Lately I’ve been thinking a fair bit about my early twenties, when I was finding myself as a writer. Or beginning to: this is perhaps more accurate. I felt so vulnerable, almost porous: the world seemed to enter my body in every breath of wind, each unfolding hill ahead of me on the walks I took regularly with my family’s dog. I knew I had to find a way to express and contain my experience of the world and poetry was that gift to me. For me.

And books too, particularly biographies and collections of what is now called creative non-fiction. (What was it called then, I’m wondering? I think of Annie Dillard’s Pilgrim at Tinker Creek, for example, which I read shortly after it was published in 1974, when I was 19.) When I first began to read Virginia Woolf, it was such a revelation. Her work was so precise, yet lyrical too, closer to poetry sometimes than other prose I was reading. I devoured her novels and then discovered her essays. The Common Reader was so engaging and encouraging, somehow, to a young woman on the west coast of Canada; I felt emboldened to take myself a little more seriously. I loved A Writer’s Diary, too, which led me to the complete diaries, edited so intelligently by Anne Olivier Bell; and then Quentin Bell’s wonderful biography. Over the years I read many other Woolf biographies and their focus shifted as the times changed. Lyndall Gordon’s, for example, and Hermione Lee’s – they explored Woolf’s sexual abuse and looked at the arc of her life from a feminist perpective; useful and important scholarship.

I thought of Virginia Woolf a lot during the week we spent in Bloomsbury in early March. On Marchmont Street, for instance, where we drank coffee on stools looking out at the sunlight and ate pastries from a wonderful bakery, I recalled her diary entry: “Can I collect any first impressions? How Marchmont Street was like Paris… Oh the convenience of the place and the loveliness too… Why do I love it so much?”  When I came home, I reread The Waves and Mrs. Dalloway, I reread The Years, and the diaries, wanting her voice in my head as I went about my days. I need her courage these days, feeling a little as though my writing is a little too old-fashioned for these hyped-up times.

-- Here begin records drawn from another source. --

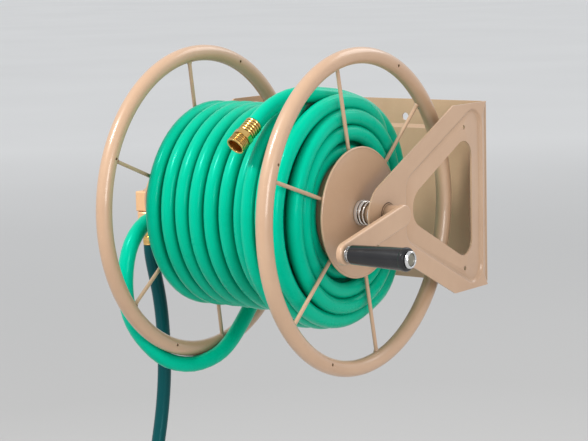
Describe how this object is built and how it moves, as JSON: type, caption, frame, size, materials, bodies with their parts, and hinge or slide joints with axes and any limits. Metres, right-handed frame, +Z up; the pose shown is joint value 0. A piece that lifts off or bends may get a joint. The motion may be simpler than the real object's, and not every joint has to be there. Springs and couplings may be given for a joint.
{
  "type": "garden hose reel",
  "caption": "Wall-mounted garden hose reel: pressed steel bracket, tubular rimmed reel on a water-carrying axle, crank with spinning grip, wound hose and hanging leader hose.",
  "frame": {"origin": "on the wall, at the middle of the wall plate's back", "axes": "+Z up, +Y into the wall, +X along the reel's axle towards the crank"},
  "size_m": [0.5589, 0.5064, 0.8194],
  "materials": {
    "painted_steel": "satin powder coat, tan",
    "nylon": "matte",
    "brass": "machined",
    "spring_steel": "drawn and plated",
    "chrome_fastener": "polished",
    "grip_plastic": "glossy",
    "green_hose": "smooth, soft gloss",
    "leader_rubber": "smooth, soft gloss"
  },
  "bodies": {
    "bracket": {"wall_plate": "painted_steel", "side_arm_right": "painted_steel", "side_arm_left": "painted_steel", "bearing_bush_right": "nylon", "bearing_bush_left": "nylon", "inlet_swivel": "brass", "leader_swivel_nut": "brass", "leader_ferrule": "brass", "leader_hose": "leader_rubber", "leader_coil": "leader_rubber", "leader_hose_tail": "leader_rubber", "leader_end_coupling": "brass"},
    "reel": {"rim_right": "painted_steel", "rim_left": "painted_steel", "hub_disc_right": "painted_steel", "hub_disc_left": "painted_steel", "spoke_right_1": "painted_steel", "spoke_right_2": "painted_steel", "spoke_right_3": "painted_steel", "spoke_right_4": "painted_steel", "spoke_right_5": "painted_steel", "spoke_right_6": "painted_steel", "spoke_left_1": "painted_steel", "spoke_left_2": "painted_steel", "spoke_left_3": "painted_steel", "spoke_left_4": "painted_steel", "spoke_left_5": "painted_steel", "spoke_left_6": "painted_steel", "drum": "painted_steel", "axle_pipe": "painted_steel", "axle_outlet_stub": "brass", "hose_inlet_coupling": "brass", "spring_collar": "spring_steel", "axle_spring": "spring_steel", "crank_arm": "painted_steel", "grip_washer": "chrome_fastener", "grip_bolt": "chrome_fastener", "grip_nut": "chrome_fastener", "hose_loop": "green_hose", "hose_pack": "green_hose", "hose_free_end": "green_hose", "hose_end_fitting": "brass"},
    "grip": {"crank_grip": "grip_plastic"}
  },
  "joints": [
    {"name": "reel_spin", "type": "hinge", "parent": "bracket", "child": "reel", "pos_m": [0, -0.256, 0], "axis": [1, 0, 0], "continuous": true},
    {"name": "grip_spin", "type": "hinge", "parent": "reel", "child": "grip", "pos_m": [0.27, -0.389, -0.0325], "axis": [1, 0, 0], "continuous": true}
  ]
}
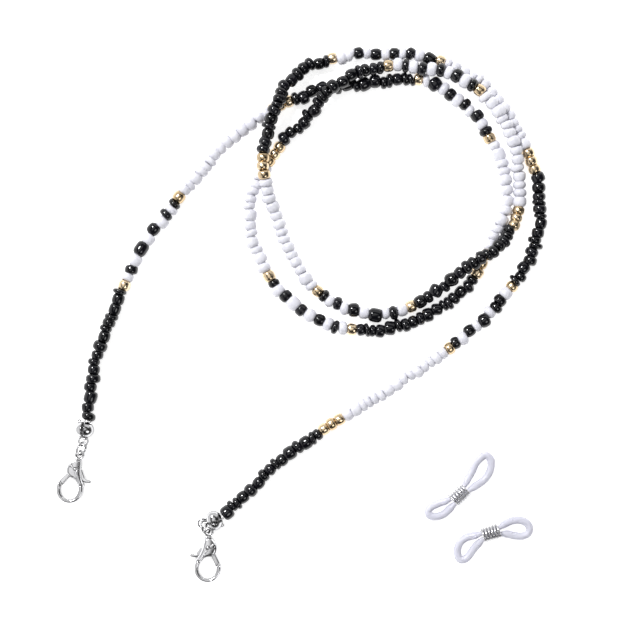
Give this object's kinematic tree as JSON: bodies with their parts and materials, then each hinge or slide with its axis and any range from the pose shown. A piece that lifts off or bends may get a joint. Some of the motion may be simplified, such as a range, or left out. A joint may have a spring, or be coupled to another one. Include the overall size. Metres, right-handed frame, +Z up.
{
  "type": "eyeglass retainer strap",
  "caption": "Beaded eyeglass strap with a lobster clasp at each end, lying in two loose loops, and separate silicone temple connectors cinched by wire coils.",
  "frame": {"origin": "middle of the bounding box's bottom, on the surface the strap lies on", "axes": "+Z up from that surface, +Y along the longer side of the layout, towards the loops"},
  "size_m": [0.1225, 0.1336, 0.0069],
  "materials": {
    "black_beads": "glossy",
    "white_beads": "glossy",
    "striped_beads": "glossy, alternate beads white and black",
    "gold_beads": "polished",
    "thread": "clear nylon",
    "silver": "polished plating",
    "steel": "bright wire",
    "silicone": "translucent satin"
  },
  "bodies": {
    "strand": {"black_beads_1": "black_beads", "striped_beads_1": "striped_beads", "white_beads_1": "white_beads", "gold_beads_1": "gold_beads", "black_beads_2": "black_beads", "striped_beads_2": "striped_beads", "white_beads_2": "white_beads", "gold_beads_2": "gold_beads", "black_beads_3": "black_beads", "striped_beads_3": "striped_beads", "white_beads_3": "white_beads", "gold_beads_3": "gold_beads", "black_beads_4": "black_beads", "striped_beads_4": "striped_beads", "white_beads_4": "white_beads", "gold_beads_4": "gold_beads", "black_beads_5": "black_beads", "striped_beads_5": "striped_beads", "white_beads_5": "white_beads", "gold_beads_5": "gold_beads", "black_beads_6": "black_beads", "striped_beads_6": "striped_beads", "white_beads_6": "white_beads", "gold_beads_6": "gold_beads", "black_beads_7": "black_beads", "striped_beads_7": "striped_beads", "white_beads_7": "white_beads", "gold_beads_7": "gold_beads", "black_beads_8": "black_beads", "thread": "thread", "bead_tip_a": "silver", "knot_a": "thread", "bead_tip_b": "silver", "knot_b": "thread"},
    "ring_a": {"jump_ring_a": "silver"},
    "clasp_a": {"clasp_body_a": "silver", "clasp_rivet_a": "steel", "clasp_spring_a": "steel"},
    "lever_a": {"clasp_lever_a": "silver"},
    "ring_b": {"jump_ring_b": "silver"},
    "clasp_b": {"clasp_body_b": "silver", "clasp_rivet_b": "steel", "clasp_spring_b": "steel"},
    "lever_b": {"clasp_lever_b": "silver"},
    "connector_1": {"silicone_loop_1": "silicone"},
    "connector_coil_1": {"coil_1": "steel"},
    "connector_2": {"silicone_loop_2": "silicone"},
    "connector_coil_2": {"coil_2": "steel"}
  },
  "joints": [
    {"name": "ring_a_lift", "type": "hinge", "parent": "strand", "child": "ring_a", "pos_m": [-0.05473, -0.03277, 0.0021], "axis": [-0.96, 0.2801, 0], "range_deg": [0, 60]},
    {"name": "clasp_a_swing", "type": "hinge", "parent": "ring_a", "child": "clasp_a", "pos_m": [-0.0554, -0.03505, 0.0014], "axis": [0, 0, 1], "range_deg": [-30, 30]},
    {"name": "lever_a_open", "type": "hinge", "parent": "clasp_a", "child": "lever_a", "pos_m": [-0.05635, -0.03863, 0.0014], "axis": [0, 0, 1], "range_deg": [0, 25], "stiffness_Nm_per_rad": 0.002, "springref_deg": -22.92, "deforming": ["clasp_spring_a"]},
    {"name": "ring_b_lift", "type": "hinge", "parent": "strand", "child": "ring_b", "pos_m": [-0.02395, -0.05312, 0.0021], "axis": [-0.8526, -0.5225, 0], "range_deg": [0, 60]},
    {"name": "clasp_b_swing", "type": "hinge", "parent": "ring_b", "child": "clasp_b", "pos_m": [-0.0231, -0.0545, 0.0014], "axis": [0, 0, 1], "range_deg": [-30, 30]},
    {"name": "lever_b_open", "type": "hinge", "parent": "clasp_b", "child": "lever_b", "pos_m": [-0.0233, -0.0582, 0.0014], "axis": [0, 0, -1], "range_deg": [0, 25], "stiffness_Nm_per_rad": 0.002, "springref_deg": -22.92, "deforming": ["clasp_spring_b"]},
    {"name": "connector_1_lift", "type": "slide", "parent": "strand", "child": "connector_1", "axis": [0, 0, 1], "range_m": [0, 0.03]},
    {"name": "coil_1_slide", "type": "slide", "parent": "connector_1", "child": "connector_coil_1", "axis": [0.7349, 0.6782, 0], "range_m": [-0.0015, 0.0015], "deforming": ["silicone_loop_1"]},
    {"name": "connector_2_lift", "type": "slide", "parent": "strand", "child": "connector_2", "axis": [0, 0, 1], "range_m": [0, 0.03]},
    {"name": "coil_2_slide", "type": "slide", "parent": "connector_2", "child": "connector_coil_2", "axis": [0.9603, 0.279, 0], "range_m": [-0.0015, 0.0015], "deforming": ["silicone_loop_2"]}
  ]
}
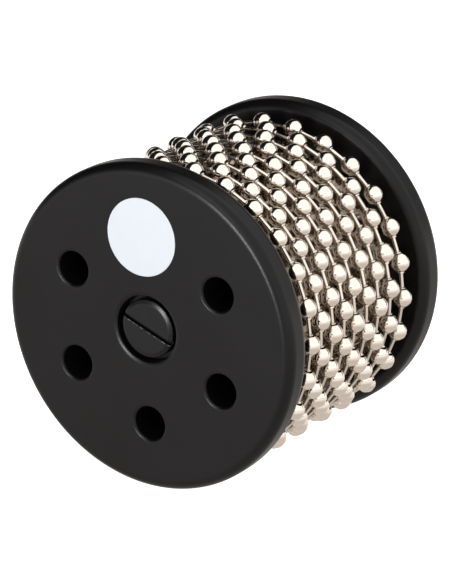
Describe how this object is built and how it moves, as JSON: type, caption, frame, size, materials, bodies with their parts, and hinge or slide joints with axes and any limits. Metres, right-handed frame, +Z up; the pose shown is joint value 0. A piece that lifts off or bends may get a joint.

Yesterday we were in Vancouver to see a play and I thought I’d check out the Woolf shelf at Macleod’s Books. And there was Quentin Bell’s biography, in two volumes, in a slipcase with that gorgeous photograph of Virginia as a girl, soft and dreamy, on one side and a later photograph, still dreamy but also older, haunted, on the other, a fourth printing of the Hogarth Press Edition. I looked to see how much it cost and was delighted to see that Volume 1 was inscribed by Quentin Bell to one Elisabeth Jenson. And the price? About what a lunch would cost, with a glass of wine. So I bought them and they’re on my bedside table.